7. A Division Bench of this Court in Anita v. R. Rambilas 2002 (5) ALT 604 : 2002 (5) ALD 502 (D.B) similar question in the light of various judgments of the apex Court and other High Courts held as follows:
By reading the judgments of the apex Court, we have no hesitation in holding that the review/recall petition would not lie. If the evidence on record discloses that one party has played fraud on the other party, in such event the only remedy left over to the party against whom the fraud is played to file a separate suit for setting aside the decree obtained by fraud. But if it is proved that one of the party has played fraud on the Court, then only the review petition is maintainable under Section 151 C.P.C.
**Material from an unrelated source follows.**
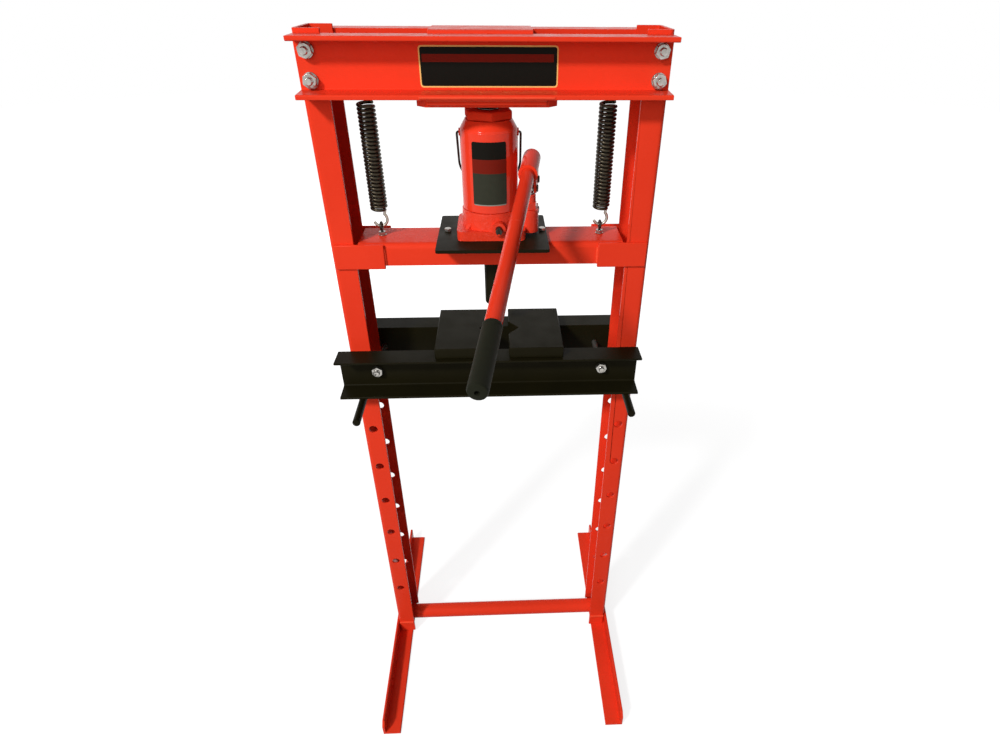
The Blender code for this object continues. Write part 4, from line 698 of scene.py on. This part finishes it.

8. Thus from the proposition of law, as laid down by the apex Court and the judgment of a Division Bench of this Court, referred to supra, it is clear that there is clear distinction between fraud practised upon the Court and fraud committed by a party on the other party to the suit or proceedings. In view of the clear distinction, and having regard to the fact that it is the specific case of the petitioner that respondent Nos. 9 and 12 had played fraud upon him before the authority, I am of the considered opinion that the question of exercising power under Section 151 CPC to recall the order, based on the allegation made by the petitioner that respondent Nos. 9 and 12 had obtained order by committing fraud upon him, does not arise, and reliance placed by the petitioner on the judgments of the apex Court in S.P. Chengalvaraya Naidu v. Jagannath and United India Insurance Co. Ltd. v. Rajendra Singh, would not be of any assistance to the petitioner, inasmuch as the said decisions dealt with the question of fraud practiced upon the Court and not against a party.
9. Hence, the present application is not maintainable, and the same is accordingly dismissed.